Ao optar por colocar a estética em primeiro plano, o diretor se esqueceu do elemento humano, e Aílton Carmo apesar de ser um excelente atleta, não desempenha a mesma elasticidade como ator, e o mesmo se aplica a boa parte do elenco, salvo por Irandhir Santos que compõe um excelente e perverso antagonista (e que confirmou seu talento em trabalhos posteriores), e pelo enigmático Exu, interpretado por Sérgio Laurentino. Em um filme de ação, se o herói não emociona ou inspira empatia, espera-se que este elemento seja complementado pelas cenas de combate, e aí reside outra decepção, pois se esperava mais deste quesito visto que importaram Hiuen Chiu Ku, famoso coreógrafo de lutas que trabalhou em filmes como “Kill Bill” e “O Tigre e o Dragão”, mas ao que parece ele apenas se limitou a utilizar os cabos para que Besouro voasse de um lado para outro e pouco se envolveu na elaboração das lutas, pois estas cometem o pecado de serem captadas em planos fechados, quando é sabido que são os planos abertos que valorizam as coreografias.

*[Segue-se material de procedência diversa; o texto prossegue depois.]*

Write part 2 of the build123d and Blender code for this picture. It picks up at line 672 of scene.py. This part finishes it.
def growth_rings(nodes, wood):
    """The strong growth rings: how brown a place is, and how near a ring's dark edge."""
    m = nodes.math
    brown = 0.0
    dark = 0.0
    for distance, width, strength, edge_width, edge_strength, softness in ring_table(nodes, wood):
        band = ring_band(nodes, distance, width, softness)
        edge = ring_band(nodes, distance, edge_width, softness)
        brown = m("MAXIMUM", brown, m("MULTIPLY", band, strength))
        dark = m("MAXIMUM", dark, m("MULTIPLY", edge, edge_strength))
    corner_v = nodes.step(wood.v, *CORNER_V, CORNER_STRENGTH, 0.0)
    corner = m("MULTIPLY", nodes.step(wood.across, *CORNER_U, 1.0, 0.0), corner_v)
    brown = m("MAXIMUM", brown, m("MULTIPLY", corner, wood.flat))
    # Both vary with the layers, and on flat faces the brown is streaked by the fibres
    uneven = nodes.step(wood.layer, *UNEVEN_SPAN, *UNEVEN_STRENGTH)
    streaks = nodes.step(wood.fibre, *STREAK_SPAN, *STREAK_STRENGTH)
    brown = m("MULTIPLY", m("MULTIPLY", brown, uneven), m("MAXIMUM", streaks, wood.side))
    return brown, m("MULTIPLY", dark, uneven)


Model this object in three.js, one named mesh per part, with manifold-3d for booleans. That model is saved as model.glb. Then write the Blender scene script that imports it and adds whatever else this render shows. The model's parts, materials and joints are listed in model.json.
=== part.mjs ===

E apesar de o roteiro seguir a cartilha clássica dos filmes de kung fu, “jovem lutador treina suas habilidades para proteger seu povo da opressão e vingar a morte de seu mestre”, Tikhomiroff e a roteirista Patrícia Andrade parecem ter se levado à sério demais, ou seja, parecem envergonhados de assumirem o cinema de gênero, desperdiçando um tempo precioso desenvolvendo uma trama de cunho social didática e maniqueísta, que se revela tão rasa quanto o desinteressante triângulo amoroso envolvendo Besouro, Dinorá e seu amigo de infância Quero-Quero. Enfim, quando agraciado com seqüências de luta que justificam o excesso de efeitos, talvez o público esteja enfastiado demais com o embate social para qualquer espécie de catarse.

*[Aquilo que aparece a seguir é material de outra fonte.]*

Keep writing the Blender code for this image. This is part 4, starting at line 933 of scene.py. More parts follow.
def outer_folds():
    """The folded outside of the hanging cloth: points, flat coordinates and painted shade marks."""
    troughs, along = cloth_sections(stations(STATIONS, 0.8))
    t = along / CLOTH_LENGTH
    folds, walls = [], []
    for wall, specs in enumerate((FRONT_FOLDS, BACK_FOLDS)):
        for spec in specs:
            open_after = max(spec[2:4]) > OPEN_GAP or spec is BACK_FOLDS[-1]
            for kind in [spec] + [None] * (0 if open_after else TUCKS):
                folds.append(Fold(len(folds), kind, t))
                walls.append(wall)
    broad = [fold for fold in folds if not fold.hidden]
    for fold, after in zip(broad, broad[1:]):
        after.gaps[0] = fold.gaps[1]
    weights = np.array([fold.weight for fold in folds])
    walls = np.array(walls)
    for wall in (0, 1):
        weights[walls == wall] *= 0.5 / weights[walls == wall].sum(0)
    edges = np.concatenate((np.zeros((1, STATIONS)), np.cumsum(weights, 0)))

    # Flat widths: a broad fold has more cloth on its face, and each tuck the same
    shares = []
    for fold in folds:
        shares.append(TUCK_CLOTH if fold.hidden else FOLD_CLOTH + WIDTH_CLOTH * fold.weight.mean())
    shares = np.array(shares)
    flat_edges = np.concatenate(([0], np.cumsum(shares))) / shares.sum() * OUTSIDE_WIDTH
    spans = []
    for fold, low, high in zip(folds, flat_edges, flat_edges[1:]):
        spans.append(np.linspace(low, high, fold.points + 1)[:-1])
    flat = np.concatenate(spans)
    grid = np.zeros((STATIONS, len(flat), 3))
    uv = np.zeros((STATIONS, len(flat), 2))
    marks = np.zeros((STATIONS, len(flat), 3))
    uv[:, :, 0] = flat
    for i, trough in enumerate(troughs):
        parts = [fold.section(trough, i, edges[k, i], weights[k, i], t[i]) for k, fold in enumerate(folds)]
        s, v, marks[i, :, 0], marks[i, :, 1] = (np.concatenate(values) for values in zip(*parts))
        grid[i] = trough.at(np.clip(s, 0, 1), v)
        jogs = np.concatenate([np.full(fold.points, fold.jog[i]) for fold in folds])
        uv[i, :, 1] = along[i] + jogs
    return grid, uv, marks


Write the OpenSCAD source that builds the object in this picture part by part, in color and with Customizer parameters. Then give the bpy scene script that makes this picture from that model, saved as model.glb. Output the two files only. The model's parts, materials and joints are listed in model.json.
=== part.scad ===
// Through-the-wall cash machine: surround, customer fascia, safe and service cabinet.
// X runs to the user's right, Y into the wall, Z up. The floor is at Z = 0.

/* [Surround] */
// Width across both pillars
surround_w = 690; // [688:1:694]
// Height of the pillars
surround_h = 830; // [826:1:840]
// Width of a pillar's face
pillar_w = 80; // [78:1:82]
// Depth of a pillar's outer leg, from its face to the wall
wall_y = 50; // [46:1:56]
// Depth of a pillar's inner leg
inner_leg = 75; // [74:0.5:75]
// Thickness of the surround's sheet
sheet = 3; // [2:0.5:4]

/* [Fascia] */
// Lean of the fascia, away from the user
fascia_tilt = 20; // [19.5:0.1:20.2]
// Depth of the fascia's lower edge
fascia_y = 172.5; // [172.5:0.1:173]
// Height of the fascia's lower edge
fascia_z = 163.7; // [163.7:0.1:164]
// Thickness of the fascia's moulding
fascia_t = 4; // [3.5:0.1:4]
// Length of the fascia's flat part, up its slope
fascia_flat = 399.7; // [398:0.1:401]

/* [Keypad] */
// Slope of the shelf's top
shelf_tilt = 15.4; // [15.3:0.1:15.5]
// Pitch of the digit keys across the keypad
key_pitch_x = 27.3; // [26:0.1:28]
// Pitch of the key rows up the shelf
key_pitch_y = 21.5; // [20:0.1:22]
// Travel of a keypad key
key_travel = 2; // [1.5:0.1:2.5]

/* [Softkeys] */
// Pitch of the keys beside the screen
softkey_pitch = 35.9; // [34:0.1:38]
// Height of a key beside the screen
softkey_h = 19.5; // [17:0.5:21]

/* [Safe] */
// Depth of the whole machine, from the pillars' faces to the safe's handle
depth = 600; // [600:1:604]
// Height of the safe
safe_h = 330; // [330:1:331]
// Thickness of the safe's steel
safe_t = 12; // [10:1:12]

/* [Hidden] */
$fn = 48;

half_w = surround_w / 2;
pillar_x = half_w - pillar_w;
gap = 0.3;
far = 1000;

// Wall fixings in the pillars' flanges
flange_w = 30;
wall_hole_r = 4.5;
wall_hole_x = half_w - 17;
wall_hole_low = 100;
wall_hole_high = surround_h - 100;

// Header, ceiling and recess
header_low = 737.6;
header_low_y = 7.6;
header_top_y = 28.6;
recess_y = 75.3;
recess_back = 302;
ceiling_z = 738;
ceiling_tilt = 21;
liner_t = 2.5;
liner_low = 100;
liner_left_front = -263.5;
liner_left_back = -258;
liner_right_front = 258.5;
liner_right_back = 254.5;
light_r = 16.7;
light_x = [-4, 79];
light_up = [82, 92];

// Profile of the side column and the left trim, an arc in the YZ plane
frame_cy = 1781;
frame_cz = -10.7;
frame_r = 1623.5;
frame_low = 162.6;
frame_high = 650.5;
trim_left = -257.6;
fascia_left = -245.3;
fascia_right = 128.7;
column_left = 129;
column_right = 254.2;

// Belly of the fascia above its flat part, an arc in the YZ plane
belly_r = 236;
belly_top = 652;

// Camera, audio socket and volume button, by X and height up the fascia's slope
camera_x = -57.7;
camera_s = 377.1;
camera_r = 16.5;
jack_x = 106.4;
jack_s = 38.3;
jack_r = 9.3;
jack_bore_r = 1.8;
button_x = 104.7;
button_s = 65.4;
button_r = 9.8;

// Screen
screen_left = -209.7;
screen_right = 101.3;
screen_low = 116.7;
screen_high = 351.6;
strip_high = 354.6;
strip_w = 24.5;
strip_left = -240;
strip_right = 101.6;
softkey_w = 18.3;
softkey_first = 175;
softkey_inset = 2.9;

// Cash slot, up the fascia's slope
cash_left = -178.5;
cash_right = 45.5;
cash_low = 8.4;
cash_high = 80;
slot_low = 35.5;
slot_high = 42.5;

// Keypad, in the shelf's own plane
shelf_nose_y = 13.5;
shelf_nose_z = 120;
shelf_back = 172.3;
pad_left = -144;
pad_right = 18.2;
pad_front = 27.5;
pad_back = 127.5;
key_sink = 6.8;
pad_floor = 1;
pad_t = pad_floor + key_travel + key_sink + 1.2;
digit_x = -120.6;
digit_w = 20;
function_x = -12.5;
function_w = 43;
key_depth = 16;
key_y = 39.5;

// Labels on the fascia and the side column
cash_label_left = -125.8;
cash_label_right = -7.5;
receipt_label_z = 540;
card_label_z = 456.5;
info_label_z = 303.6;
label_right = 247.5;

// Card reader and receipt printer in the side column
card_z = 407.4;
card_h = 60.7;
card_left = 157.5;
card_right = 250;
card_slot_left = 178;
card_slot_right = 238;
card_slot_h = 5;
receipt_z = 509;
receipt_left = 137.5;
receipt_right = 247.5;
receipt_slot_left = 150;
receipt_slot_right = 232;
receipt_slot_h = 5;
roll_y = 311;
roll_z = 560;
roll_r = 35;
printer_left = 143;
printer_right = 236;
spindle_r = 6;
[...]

Mas e os méritos? Sim, eles existem, porém situam-se quase que exclusivamente nas possibilidades não aproveitadas de seu argumento e na parte técnica. “Besouro” comprova a possibilidade de se fazer um cinema de ação tupiniquim de qualidade, valorizando nossa cultura e nossos mitos, com fotografia, edição e efeitos que não fazem feio diante das centenas de produções enlatadas que chegam anualmente ao mercado brasileiro. “Besouro”, mesmo sendo uma obra irregular, e não ter gerado até agora frutos efetivos, foi uma semente necessária, e espero que com o tempo ela vingue para suscitar aquilo que nossas toscas produções do passado não conseguiram, uma vertente nacional dedicada exclusivamente ao gênero de ação, porém, sem vergonha de se assumir como tal.